En hiver, c'est encore plus terrible et le pipi dans les sous-bois en période cyclonique est juste... (il faudrait inventer le mot pour décrire cette situation). De plus, le manque d'hygiène et d'assainissement adéquats dans les toilettes de l'université expose les utilisateurs à un risque accru de contracter diverses maladies comme les infections gastro-intestinales et les infections cutanées. En l'absence de toilettes et équipements dignes de ce nom pour répondre aux besoins spécifiques des femmes pendant leurs périodes menstruelles, celles-ci rencontrent des difficultés pour se changer et se nettoyer de manière hygiénique. Déjà pour faire pipi, c'est toute une histoire.

Pour changer de serviettes hygiéniques, c'est à chaque fois le combat du siècle. Pouvoir se laver correctement quand on se change relève du miracle, mon ami. Cette situation peut entraîner des problèmes de santé supplémentaires comme les infections vaginales et les irritations cutanées, ainsi que des sentiments d'embarras et de stigmatisation chez les étudiantes.

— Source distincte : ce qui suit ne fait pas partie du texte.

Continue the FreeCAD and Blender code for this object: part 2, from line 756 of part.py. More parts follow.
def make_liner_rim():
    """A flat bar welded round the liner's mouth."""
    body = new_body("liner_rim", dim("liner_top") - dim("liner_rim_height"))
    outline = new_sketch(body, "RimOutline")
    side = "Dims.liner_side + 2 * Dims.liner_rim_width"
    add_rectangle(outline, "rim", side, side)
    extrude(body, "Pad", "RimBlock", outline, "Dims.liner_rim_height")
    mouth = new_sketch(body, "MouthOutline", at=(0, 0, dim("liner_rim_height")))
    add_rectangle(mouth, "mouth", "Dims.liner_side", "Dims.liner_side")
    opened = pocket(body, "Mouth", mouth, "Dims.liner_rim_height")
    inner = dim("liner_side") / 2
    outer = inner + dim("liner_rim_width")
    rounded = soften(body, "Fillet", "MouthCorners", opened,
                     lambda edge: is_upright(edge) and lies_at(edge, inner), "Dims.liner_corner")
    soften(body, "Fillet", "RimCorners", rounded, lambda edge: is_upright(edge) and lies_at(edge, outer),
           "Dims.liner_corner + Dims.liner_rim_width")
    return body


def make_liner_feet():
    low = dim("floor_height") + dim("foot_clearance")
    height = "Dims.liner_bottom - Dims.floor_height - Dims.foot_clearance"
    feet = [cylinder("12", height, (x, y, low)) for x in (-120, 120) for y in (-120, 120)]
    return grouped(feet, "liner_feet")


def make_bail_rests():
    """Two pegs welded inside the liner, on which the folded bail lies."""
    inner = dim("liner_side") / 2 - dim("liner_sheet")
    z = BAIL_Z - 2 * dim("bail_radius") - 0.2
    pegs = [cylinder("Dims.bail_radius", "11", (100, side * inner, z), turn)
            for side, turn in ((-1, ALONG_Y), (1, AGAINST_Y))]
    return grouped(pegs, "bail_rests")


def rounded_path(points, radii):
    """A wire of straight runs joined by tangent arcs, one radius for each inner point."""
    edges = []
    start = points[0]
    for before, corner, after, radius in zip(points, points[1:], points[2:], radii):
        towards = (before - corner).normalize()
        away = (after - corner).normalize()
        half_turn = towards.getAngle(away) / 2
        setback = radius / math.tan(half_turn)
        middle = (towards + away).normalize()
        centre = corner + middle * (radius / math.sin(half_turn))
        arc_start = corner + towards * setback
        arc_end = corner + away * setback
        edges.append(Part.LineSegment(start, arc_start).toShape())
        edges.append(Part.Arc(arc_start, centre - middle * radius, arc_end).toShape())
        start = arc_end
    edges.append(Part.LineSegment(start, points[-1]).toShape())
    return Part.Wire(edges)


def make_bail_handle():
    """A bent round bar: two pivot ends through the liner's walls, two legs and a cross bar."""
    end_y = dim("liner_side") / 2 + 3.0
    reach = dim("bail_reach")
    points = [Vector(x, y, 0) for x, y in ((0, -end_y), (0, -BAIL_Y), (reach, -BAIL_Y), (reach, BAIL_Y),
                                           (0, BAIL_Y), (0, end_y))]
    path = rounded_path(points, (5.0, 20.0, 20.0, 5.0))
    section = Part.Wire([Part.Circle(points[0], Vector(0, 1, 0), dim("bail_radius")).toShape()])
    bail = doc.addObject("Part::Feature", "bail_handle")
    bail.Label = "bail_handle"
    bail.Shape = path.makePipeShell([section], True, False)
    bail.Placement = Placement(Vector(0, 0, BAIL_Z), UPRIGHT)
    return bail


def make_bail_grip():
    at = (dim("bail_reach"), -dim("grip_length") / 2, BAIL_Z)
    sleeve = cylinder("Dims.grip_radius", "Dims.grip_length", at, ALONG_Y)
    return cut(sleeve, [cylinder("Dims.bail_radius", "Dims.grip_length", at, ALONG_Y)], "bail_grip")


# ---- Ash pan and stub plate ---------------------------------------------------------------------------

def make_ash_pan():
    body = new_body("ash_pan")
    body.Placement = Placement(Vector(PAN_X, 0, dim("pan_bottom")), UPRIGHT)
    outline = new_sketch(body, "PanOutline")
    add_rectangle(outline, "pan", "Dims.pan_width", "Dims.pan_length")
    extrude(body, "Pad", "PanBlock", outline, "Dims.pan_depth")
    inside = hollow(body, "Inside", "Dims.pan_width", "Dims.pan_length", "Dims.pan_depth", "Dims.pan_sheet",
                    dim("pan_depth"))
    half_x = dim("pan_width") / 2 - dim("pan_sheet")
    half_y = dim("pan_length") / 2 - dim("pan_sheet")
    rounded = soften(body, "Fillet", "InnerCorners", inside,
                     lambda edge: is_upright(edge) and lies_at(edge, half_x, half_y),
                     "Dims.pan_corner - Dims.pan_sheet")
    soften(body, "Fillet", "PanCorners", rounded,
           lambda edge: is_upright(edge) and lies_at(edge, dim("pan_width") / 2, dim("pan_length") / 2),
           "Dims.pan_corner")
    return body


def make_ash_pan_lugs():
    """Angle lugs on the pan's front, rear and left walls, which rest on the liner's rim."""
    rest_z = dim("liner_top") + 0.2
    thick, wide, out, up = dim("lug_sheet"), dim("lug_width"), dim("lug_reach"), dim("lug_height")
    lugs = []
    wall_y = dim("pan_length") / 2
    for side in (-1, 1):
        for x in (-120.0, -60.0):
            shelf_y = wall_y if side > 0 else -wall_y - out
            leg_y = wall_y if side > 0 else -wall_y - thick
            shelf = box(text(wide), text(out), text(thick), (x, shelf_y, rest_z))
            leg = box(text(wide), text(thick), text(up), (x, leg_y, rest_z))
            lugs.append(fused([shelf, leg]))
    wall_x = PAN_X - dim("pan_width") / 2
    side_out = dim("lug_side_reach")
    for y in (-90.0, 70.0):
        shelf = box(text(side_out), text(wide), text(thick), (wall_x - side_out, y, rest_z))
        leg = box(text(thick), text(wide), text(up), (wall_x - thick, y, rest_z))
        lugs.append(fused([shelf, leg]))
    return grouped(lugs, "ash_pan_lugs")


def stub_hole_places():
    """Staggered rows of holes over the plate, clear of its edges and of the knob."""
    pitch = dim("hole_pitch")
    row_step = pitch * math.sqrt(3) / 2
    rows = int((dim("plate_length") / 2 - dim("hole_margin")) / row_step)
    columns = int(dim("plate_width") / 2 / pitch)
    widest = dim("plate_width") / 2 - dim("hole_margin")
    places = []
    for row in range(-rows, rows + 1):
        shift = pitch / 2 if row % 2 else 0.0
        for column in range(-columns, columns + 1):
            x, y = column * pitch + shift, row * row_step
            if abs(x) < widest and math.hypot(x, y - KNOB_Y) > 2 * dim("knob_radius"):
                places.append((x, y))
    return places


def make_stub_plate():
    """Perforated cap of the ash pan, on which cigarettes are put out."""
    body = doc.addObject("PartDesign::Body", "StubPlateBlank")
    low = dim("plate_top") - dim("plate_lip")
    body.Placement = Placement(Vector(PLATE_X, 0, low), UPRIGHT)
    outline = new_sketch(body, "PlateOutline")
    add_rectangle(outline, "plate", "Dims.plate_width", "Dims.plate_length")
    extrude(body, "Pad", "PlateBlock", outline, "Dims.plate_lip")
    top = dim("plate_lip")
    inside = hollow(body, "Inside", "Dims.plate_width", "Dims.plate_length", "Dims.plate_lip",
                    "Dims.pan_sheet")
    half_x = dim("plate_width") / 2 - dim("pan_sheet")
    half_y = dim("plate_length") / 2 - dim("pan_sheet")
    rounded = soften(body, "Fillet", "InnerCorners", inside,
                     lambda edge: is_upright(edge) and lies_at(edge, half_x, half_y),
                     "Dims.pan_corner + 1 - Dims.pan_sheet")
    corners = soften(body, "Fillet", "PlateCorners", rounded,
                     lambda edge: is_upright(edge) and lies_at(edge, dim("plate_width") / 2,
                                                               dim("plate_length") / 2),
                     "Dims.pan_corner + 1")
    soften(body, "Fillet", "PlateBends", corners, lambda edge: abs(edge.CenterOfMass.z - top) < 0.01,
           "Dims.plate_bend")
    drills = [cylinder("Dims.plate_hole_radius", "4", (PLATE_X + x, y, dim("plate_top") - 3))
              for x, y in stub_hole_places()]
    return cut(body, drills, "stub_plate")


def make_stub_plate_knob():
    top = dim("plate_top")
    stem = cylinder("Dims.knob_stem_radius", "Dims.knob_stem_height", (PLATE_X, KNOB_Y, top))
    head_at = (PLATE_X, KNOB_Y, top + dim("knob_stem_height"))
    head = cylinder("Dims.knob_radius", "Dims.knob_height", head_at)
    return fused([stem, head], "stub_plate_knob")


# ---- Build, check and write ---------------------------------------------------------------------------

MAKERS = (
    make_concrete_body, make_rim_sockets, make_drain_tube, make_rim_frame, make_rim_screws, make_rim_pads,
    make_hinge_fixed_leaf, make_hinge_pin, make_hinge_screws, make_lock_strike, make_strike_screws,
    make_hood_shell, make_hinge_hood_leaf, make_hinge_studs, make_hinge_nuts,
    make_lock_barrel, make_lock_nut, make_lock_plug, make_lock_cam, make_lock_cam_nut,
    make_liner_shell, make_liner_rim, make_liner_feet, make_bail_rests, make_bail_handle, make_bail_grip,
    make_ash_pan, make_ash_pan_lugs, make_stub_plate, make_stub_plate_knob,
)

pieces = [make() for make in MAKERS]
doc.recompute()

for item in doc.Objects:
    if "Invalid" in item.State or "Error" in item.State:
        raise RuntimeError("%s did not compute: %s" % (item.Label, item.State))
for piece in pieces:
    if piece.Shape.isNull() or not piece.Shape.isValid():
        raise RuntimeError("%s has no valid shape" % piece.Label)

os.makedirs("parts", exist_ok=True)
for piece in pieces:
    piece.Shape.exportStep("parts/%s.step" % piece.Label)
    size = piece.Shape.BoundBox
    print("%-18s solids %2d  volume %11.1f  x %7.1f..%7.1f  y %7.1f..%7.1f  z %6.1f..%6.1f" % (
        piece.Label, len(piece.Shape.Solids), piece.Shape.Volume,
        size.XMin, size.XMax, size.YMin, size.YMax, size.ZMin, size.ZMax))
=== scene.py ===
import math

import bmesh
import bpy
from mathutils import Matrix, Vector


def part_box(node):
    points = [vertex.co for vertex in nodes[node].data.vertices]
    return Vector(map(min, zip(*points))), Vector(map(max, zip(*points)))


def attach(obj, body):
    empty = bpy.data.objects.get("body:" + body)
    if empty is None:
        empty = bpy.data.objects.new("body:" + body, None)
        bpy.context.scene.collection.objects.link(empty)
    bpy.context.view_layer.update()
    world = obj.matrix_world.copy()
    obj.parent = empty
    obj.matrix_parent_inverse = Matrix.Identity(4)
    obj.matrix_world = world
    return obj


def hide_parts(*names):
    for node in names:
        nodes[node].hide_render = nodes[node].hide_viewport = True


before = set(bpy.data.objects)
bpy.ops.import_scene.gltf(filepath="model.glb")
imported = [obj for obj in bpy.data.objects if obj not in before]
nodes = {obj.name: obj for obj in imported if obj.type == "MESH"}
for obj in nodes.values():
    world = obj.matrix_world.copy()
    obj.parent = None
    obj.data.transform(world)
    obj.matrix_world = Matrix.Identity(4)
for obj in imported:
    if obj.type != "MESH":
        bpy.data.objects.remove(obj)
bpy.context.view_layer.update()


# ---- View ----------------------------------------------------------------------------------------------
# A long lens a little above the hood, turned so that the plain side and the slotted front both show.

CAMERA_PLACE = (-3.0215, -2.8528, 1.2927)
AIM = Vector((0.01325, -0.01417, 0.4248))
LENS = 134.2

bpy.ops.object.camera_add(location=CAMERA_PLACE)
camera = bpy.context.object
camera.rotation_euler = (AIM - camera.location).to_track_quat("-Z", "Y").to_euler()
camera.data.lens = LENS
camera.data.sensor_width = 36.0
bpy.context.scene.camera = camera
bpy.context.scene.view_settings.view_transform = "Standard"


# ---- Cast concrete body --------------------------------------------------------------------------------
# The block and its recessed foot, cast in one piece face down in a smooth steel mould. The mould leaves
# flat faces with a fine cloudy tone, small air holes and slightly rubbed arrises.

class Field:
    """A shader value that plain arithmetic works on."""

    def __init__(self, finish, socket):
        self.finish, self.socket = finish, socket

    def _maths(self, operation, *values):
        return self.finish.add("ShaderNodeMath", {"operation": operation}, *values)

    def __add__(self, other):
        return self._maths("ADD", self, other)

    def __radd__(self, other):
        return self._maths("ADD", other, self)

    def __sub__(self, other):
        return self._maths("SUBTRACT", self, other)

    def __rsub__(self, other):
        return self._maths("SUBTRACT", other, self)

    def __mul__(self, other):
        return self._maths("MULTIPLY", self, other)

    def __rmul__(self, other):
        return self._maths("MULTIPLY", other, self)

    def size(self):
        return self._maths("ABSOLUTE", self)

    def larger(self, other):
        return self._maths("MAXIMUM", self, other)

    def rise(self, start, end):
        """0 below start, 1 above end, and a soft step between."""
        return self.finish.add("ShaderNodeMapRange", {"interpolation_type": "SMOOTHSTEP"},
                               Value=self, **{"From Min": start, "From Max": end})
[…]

Embarras ? Il y a de quoi ! Car pour se changer, il faut encore aller dans les sous-bois ou se cacher derrière les bâtiments. Si non, on choisit de patauger toute la journée dans son sang, les odeurs avec tout ce que cela implique. Il est impératif que des mesures soient prises pour remédier à cette situation préoccupante et révoltante. L'université d'Antananarivo doit investir dans la construction et l'entretien de toilettes adéquates pour répondre aux besoins de l'ensemble de sa communauté universitaire dont les besoins spécifiques des femmes. Promouvoir des droits des femmes peut et doit se faire par des petites actions, simples et efficaces.